As the New York Times and other print and web publications seem to remind us almost weekly, the college admissions process is hyper-competitive these days. At many colleges and universities, the volume of applications has been extremely volatile over the last few years, leading to less predictability about the process and its outcomes—on the college side and on the applicant side. In general, colleges have not increased the size of their entering classes over the past few years, so as applicant numbers have increased, the percentage of students admitted has decreased. Consider, for example, Pitzer College in Southern California. A dozen years ago, it admitted approximately 65% of applicants, while in 2012, it offered admission to only 24%. It’s difficult for students involved in the process to anticipate all the twists and turns it may take, but the process can teach valuable lessons about resilience, about having faith and trust in yourself, and about developing confidence in your ability to work with whatever life throws your way.
Throughout their years at Catlin Gabel, students work to acquire the tools that will enable them to be successful adults. They ask questions and they learn how to do research, evaluate various types of evidence, and appreciate and respond to the opposing point of view. They become adept problem solvers who work well in teams and aren’t afraid to try new approaches and have fun with ideas. Our students are not “taught at,” but are treated as responsible collaborators in the learning process. This clearly conveys trust that they are up to the task, and also helps students to develop a strong sense of agency about their own learning.
Most importantly, though, students are given many opportunities to reflect on their learning, which is a key to developing self-awareness. If you know that it’s just part of the plan to stop periodically, ask yourself what went well, what didn’t go so well, and how to be more effective in the future, it builds skills to cope with a project that doesn’t achieve the desired result, and helps develop the confidence to try a different approach next time.
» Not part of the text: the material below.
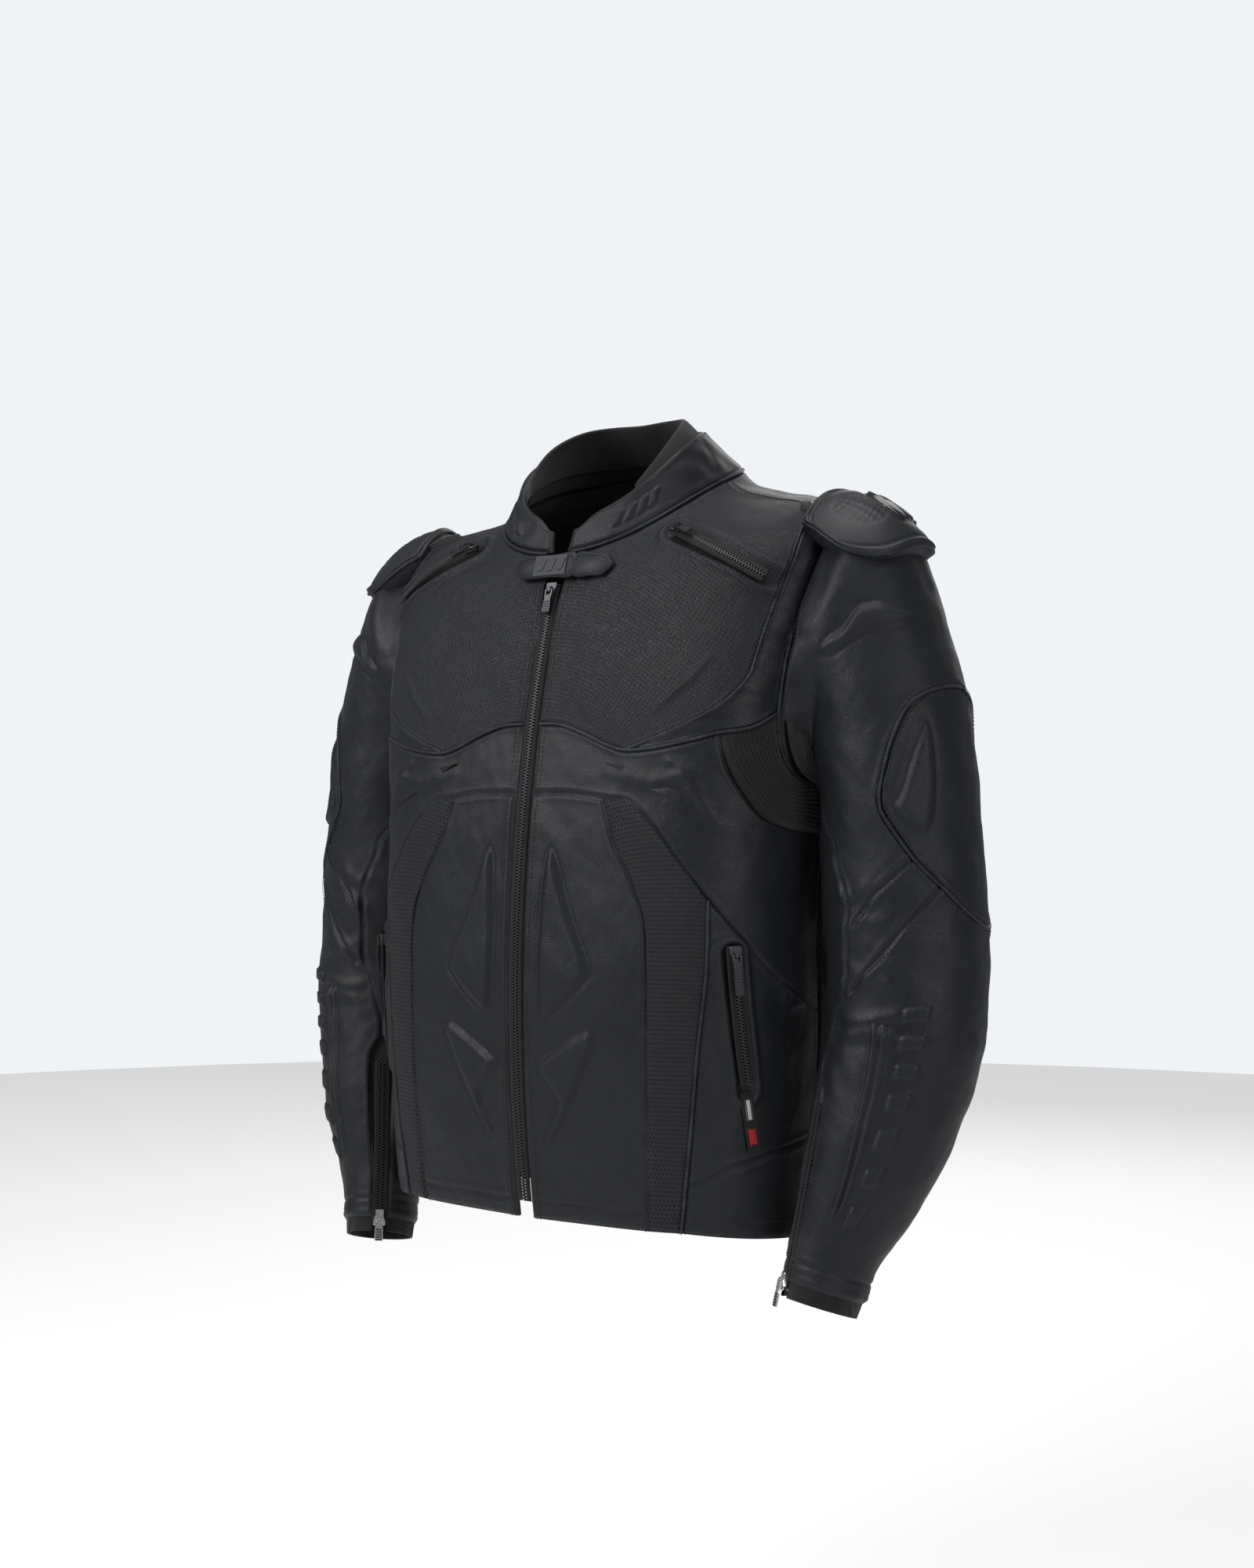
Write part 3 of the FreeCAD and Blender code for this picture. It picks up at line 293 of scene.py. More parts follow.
def coons(bottom, top, left, right):
    """A function of (a, b), 0 to 1, that fills four edge curves given as rows of (phi, v)."""

    def fill(a, b):
        lo, hi, le, ri = along(bottom, a), along(top, a), along(left, b), along(right, b)
        a, b = a[..., None], b[..., None]
        flat = ((1 - a) * (1 - b) * bottom[0] + a * (1 - b) * bottom[-1]
                + (1 - a) * b * top[0] + a * b * top[-1])
        return (1 - b) * lo + b * hi + (1 - a) * le + a * ri - flat

    return fill


def front_seam(s):
    """The sleeve angle of the seam down the sleeve's front, which ends in the cuff's zip."""
    i = np.clip(np.searchsorted(FRONT_SEAM[:, 0], s, side="right") - 1, 0, len(FRONT_SEAM) - 2)
    f = (s - FRONT_SEAM[i, 0]) / (FRONT_SEAM[i + 1, 0] - FRONT_SEAM[i, 0])
    turn = FRONT_SEAM[i + 1, 1] - FRONT_SEAM[i, 1]
    return np.radians(FRONT_SEAM[i, 1] + turn * f * f * (3 - 2 * f))


def sleeve_fill(outer):
    """(psi, s) from the front seam to the back seam, over the outside or the underside."""

    def fill(a, b):
        s = 0.05 + (CUFF - 0.05) * b
        opening = ZIP_ROOM * np.clip((s - ZIP_TOP + 0.35) / 0.35, 0, 1)
        seam = front_seam(s)
        if outer:
            psi = seam + opening + (BACK_SEAM - seam - opening) * a
        else:
            start = BACK_SEAM - 2 * math.pi
            psi = start + (seam - opening - start) * a
        return np.stack([psi, s], -1)

    return fill


# ---------------------------------------------------------------- fields used by reliefs


def smooth(t):
    t = np.clip(t, 0, 1)
    return t * t * (3 - 2 * t)


def ripple(p, wavelength, seed):
    """A soft aperiodic field of about -1 to 1 that varies over about one wavelength."""
    rng = np.random.default_rng(seed)
    total = np.zeros(p.shape[:-1])
    for _ in range(7):
        way = rng.normal(size=3)
        way *= 2 * math.pi / (wavelength * rng.uniform(0.75, 1.5) * np.linalg.norm(way))
        total += np.sin(p @ way + rng.uniform(0, 6.28) + 0.9 * np.sin(p[..., ::-1] @ way * 0.6))
    return total / 3.2


def to_line(u, w, line):
    """The distance from points (u, w) to a polyline of (u, w) corners."""
    best = np.full(u.shape, 1e9)
    for (x0, y0), (x1, y1) in zip(line[:-1], line[1:]):
        dx, dy = x1 - x0, y1 - y0
        t = np.clip(((u - x0) * dx + (w - y0) * dy) / (dx * dx + dy * dy + 1e-9), 0, 1)
        best = np.minimum(best, np.hypot(u - x0 - t * dx, w - y0 - t * dy))
    return best


def inside(u, w, outline):
    """The signed distance to a closed outline, positive inside it."""
    ring = list(outline) + [outline[0]]
    within = np.zeros(u.shape, bool)
    for (x0, y0), (x1, y1) in zip(ring[:-1], ring[1:]):
        crosses = (y0 > w) != (y1 > w)
        within ^= crosses & (u < (x1 - x0) * (w - y0) / (y1 - y0 + 1e-9) + x0)
    return np.where(within, 1, -1) * to_line(u, w, ring)


def rounded(outline, per_side=6):
    """A closed outline turned into a smooth closed curve through its corners."""
    ring = np.array(list(outline) * 3, float)
    n = len(outline)
    t = n + np.arange(n * per_side) / per_side
    return spline(ring, t)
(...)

In the Upper School, paper conferences that students have with teachers are just one among many ways this approach is implemented. The Agent of Change projects, and co-curricular activities such as Mock Trial and outdoor education program, offer opportunities for experiential learning and subsequent reflection that help students develop confidence in themselves and their abilities across a variety of situations.
Our college counseling process builds on this foundation. We start by asking students to reflect on themselves and what is important to them, and encourage them to find and follow their own paths through the college admissions maze. We encourage students to take advantage of this socially sanctioned time to pause, reflect on where they’ve been and where they are going—to really let their experience speak—and then use that inner voice as a guide for the college process ahead. We also work to inform parents about how a progressive education serves their student, how their students will have several good-fit choices for college, and how the student is at the center throughout the college counseling process.
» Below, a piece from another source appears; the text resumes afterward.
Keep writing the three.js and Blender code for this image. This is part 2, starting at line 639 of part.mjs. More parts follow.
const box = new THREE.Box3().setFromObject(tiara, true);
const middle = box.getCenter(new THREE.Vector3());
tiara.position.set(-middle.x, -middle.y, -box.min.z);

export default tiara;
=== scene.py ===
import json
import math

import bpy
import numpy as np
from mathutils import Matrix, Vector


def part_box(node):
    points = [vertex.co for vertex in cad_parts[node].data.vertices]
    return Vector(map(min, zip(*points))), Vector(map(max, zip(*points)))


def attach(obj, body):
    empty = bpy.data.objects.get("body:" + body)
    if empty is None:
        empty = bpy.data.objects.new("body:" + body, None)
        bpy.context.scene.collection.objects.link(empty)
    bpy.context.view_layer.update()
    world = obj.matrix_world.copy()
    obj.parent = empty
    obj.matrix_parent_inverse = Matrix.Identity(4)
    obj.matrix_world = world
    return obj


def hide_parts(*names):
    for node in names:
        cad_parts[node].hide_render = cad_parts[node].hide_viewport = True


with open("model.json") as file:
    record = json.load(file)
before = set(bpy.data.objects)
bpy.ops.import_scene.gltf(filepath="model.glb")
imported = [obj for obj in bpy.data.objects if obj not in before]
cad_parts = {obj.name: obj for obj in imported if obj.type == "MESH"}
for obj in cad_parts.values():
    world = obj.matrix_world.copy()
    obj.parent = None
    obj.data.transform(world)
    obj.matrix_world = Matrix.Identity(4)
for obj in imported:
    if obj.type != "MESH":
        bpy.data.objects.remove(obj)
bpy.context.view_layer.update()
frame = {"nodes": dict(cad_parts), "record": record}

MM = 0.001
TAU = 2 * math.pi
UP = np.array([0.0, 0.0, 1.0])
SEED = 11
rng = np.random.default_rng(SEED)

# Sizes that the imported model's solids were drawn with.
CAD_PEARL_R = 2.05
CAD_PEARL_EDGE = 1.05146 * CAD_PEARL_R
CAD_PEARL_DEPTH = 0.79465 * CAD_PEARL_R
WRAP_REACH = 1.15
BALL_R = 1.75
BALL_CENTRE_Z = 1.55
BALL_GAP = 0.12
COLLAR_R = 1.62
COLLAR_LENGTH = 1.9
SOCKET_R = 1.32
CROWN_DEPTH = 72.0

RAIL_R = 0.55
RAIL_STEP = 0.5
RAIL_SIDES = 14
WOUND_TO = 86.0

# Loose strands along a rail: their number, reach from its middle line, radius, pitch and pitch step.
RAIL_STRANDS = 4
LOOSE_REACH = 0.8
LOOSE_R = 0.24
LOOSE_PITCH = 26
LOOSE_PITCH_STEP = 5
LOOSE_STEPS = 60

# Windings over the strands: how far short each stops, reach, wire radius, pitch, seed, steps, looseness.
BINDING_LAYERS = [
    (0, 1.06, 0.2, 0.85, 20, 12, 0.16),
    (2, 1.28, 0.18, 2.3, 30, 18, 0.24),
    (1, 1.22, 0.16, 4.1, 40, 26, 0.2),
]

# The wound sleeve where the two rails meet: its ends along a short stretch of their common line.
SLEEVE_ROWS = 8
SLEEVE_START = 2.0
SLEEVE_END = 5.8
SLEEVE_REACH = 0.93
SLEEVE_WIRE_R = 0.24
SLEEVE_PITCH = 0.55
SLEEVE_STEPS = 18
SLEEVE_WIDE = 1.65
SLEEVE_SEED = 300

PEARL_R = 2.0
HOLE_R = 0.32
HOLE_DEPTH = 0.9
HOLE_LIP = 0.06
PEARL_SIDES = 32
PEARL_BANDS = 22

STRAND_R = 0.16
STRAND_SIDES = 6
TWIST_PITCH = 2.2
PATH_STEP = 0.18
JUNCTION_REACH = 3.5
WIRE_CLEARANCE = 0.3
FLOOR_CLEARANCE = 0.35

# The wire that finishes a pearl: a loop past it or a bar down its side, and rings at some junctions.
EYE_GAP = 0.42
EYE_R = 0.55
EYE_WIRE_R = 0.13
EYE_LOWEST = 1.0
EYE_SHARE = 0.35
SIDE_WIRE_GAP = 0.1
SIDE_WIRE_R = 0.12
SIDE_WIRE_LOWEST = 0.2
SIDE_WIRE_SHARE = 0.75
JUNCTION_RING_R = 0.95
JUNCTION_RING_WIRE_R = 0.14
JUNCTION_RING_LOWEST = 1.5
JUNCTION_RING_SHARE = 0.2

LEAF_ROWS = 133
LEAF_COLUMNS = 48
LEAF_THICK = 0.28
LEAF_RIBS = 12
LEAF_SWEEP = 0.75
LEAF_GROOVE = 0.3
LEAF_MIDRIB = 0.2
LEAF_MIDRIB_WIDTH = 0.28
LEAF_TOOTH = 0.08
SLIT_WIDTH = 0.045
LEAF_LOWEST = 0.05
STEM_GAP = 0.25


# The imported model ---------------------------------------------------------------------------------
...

We offer information, support, and guidance all along the way. We host a variety of programs in which admissions and financial aid directors work directly with our students and parents, providing the most up-to-date information possible and giving students a clear sense of the admissions process. We then work with each student individually, helping develop a list of prospective colleges that has the right balance of optimism and realism. Our students apply to many of the most selective colleges and universities in the country and abroad, but with admission rates under 10% at many of these schools, everyone must have other options. We work intensively with students as they write their applications, helping each one make a strong presentation. We trust them to think carefully about themselves, to evaluate the many, many types of information and opinions that we consider with them as they research schools, and to make thoughtful decisions about which colleges to apply to, and which one, ultimately, to attend. At the end, whether the letters from colleges contain offers of admission or not, we find that our students handle the outcomes well.
To hear our students talk about this process and the paths they follow is inspiring. At a “Life After Catlin Gabel” program in May 2011, several alumni discussed their experiences here, in college, and in the working world. It’s clear that the skills and resilience they developed in classes and co-curricular activities here provided a great foundation for future endeavors.
We’re never going to put the “stress genie” that accompanies the college admissions process back in the bottle. Demographics, the sensationalization of the process by the media, and ongoing recruitment wars among colleges guarantee that this rite of passage for teenagers will remain challenging. But as the lives of our alumni amply illustrate, Catlin Gabel students develop the skills and perspective to cope with those challenges— and go on to create happy and successful lives, no matter what paths they take.
Nancy Donehower has worked in the college admissions field for almost 30 years. A graduate of Sarah Lawrence College, she holds a PhD in psychology from the University of Edinburgh, Scotland. She began her college admissions career at Sarah Lawrence College, then served as senior associate director of admissions at Duke University. Following that, she became dean of admissions at Reed College. Before joining Catlin Gabel in 2008, she was director of college counseling at the Head-Royce School in Oakland, California. Her articles and commentaries about college admissions have appeared in the Oregonian, the Christian Science Monitor, the New York Times, and the Chronicle of Higher Education, and on public radio.